Um dia após a publicação da reportagem, o Ministério Público Federal recomendou a paralisação da dragagem, e também a suspensão do aumento da extensão da faixa de areia (“engorda”) das praias lagunares, até que os impactos ao meio ambiente, à saúde humana, ao patrimônio imobiliário da União e aos pescadores locais sejam devidamente esclarecidos. Requisitou ainda ao presidente do Inea, aos prefeitos e aos secretários municipais de Meio Ambiente de Cabo Frio, Arraial do Cabo e São Pedro da Aldeia, informações sobre os exames de coliformes fecais e totais ou de Escherichia Coli (bactéria que pode causar infecções) na areia dragada que está sendo usada para o engordamento das praias.
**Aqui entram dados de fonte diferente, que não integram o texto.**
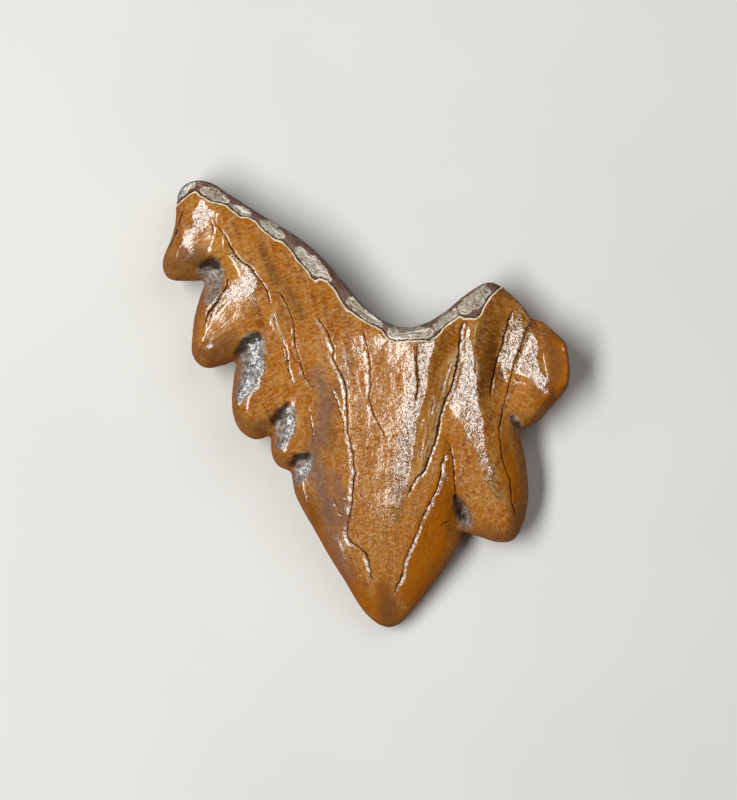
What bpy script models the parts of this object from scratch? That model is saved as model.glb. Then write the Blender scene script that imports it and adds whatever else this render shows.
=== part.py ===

Os gestores devem ainda apresentar estudo prévio, emitido por órgão competente, sobre os impactos ocasionados pela intervenção na Faixa Marginal de Proteção (FMP) da Lagoa de Araruama e nos locais reivindicados pelos pescadores.

Da reunião, o procurador Leandro Mitidieri disse que saiu um acórdão notificando o Inea para que sejam feitas coletas de amostras de qualidade da água em pelo menos três pontos da Lagoa de Araruama em Cabo Frio: um pouco antes do local da dragagem, outro no ponto de dragagem e o terceiro saída do Canal de Itajuru com o mar.
– A coleta deve ser feita sempre na parte da manhã, com intervalo máximo de 50 minutos antes e depois da maré de baixa-mar, e ao mínimo duas vezes por mês – informou Mitidieri.
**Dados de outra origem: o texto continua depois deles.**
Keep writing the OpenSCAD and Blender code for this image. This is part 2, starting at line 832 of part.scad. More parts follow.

À Folha, o Inea disse nesta quarta-feira (27) que ainda não havia sido notificado sobre esse acórdão do MPF. Informou também que monitora a situação de dragagem no local, por meio de um laboratório privado, e que o monitoramento da qualidade da água na Lagoa de Araruama é feito de forma sistemática, obedecendo aos critérios específicos para a amostragem, conforme o Procedimento Operacional Padrão (POP- INEA-GELAB-215) e Resolução CONAMA N°274/2000. No entanto, segundo o professor Adacto Ottoni, que também participou da reunião no MPF, não é correto utilizar a Resolução CONAMA no monitoramento da qualidade de água na lagoa. Ele criticou ainda a ausência de parâmetros que determinem se a areia da dragagem está ou não contaminada.
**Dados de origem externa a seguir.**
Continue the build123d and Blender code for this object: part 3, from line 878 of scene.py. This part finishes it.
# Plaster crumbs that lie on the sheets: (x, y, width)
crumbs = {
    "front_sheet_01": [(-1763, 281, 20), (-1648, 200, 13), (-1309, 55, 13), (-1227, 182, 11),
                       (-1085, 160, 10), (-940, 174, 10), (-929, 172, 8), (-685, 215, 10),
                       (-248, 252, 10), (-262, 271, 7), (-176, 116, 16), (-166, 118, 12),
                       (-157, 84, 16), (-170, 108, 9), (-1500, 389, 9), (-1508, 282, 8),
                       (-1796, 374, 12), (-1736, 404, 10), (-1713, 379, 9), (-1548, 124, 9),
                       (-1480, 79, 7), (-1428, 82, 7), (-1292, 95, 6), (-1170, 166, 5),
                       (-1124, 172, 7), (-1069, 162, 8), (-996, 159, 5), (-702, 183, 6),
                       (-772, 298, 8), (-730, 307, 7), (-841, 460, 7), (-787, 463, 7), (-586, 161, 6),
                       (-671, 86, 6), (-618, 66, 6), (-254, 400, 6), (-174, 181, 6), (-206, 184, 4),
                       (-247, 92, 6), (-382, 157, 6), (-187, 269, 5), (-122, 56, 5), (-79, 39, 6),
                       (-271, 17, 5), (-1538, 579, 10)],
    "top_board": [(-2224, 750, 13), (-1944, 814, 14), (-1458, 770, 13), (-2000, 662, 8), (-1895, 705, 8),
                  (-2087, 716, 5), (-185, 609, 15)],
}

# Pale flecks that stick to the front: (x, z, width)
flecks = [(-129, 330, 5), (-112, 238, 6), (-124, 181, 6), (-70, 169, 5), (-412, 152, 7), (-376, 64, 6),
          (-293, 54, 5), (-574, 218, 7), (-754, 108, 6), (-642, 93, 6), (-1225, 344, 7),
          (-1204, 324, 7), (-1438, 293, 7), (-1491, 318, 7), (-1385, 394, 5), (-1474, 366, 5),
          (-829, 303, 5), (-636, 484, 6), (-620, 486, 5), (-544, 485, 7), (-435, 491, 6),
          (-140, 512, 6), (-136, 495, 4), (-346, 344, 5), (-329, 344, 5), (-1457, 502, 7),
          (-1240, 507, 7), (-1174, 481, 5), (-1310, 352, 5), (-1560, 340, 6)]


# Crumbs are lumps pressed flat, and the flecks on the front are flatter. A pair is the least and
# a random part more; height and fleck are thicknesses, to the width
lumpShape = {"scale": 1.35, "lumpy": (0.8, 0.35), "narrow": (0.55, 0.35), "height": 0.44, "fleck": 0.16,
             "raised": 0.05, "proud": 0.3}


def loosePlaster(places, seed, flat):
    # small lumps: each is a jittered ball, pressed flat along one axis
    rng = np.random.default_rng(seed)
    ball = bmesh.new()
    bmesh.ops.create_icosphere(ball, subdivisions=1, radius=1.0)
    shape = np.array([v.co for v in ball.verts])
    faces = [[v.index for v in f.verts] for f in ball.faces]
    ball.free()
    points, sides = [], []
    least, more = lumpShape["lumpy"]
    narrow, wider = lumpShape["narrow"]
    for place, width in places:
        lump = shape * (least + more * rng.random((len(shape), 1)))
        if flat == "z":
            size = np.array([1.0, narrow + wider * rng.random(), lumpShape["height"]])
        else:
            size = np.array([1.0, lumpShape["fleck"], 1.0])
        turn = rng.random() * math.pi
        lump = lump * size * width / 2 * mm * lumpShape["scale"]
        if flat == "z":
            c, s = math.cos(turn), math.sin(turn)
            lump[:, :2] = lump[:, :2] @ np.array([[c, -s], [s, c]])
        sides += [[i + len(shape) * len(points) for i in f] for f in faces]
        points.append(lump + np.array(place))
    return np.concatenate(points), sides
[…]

– A coleta de amostra de areia não tem nenhuma metodologia. Mas a Prefeitura do Rio de Janeiro tem uma norma. Apesar de não haver uma metodologia internacional, podemos adotar a norma do município do Rio para se ter uma referência, porque o que é importante na Resolução CONAMA são os agentes químicos, metais pesados e pesticidas, que são coisas que não têm na Lagoa de Araruama. Aqui a principal poluição é o esgoto. Por isso o órgão ambiental tem que analisar a fonte da poluição: tem que fazer a colorimetria e usar como parâmetro a norma da Prefeitura do Rio, que define que a partir de certo valor de colorimetria, a areia está imprópria. É disso que precisamos aqui – defendeu o professor.

No que se refere aos três pontos de monitoramento da água sugeridos pelo MPF no acórdão, o Inea destacou que já costuma fazer coletas nesses pontos. Em 2022, segundo o órgão, foram realizados monitoramentos em 18 datas, enquanto em 2023 foram 17 até o último dia 27, totalizando 35 amostragens, “das quais 25 ocorreram com a maré baixa e 10 em maré alta”. Esclareceu ainda que a coleta acontece pela manhã, de acordo com o plano de amostragem, responsável por administrar a logística do processo desde a coleta até a análise, abrangendo “todos os tipos de condições ambientais às quais os banhistas estão expostos”. 

De acordo com o site do Inea, a última coleta foi realizada no dia 13 de dezembro. Nesta data estavam impróprios para banho todo o trecho da Praia do Siqueira, a orla das Palmeiras em frente ao Quiosque Azul, e também o trecho em frente à Pousada Recanto da Passagem, que fica um pouco antes da área de dragagem na Ilha do Japonês, justamente um dos três pontos que fazem parte do acórdão do Ministério Público Federal.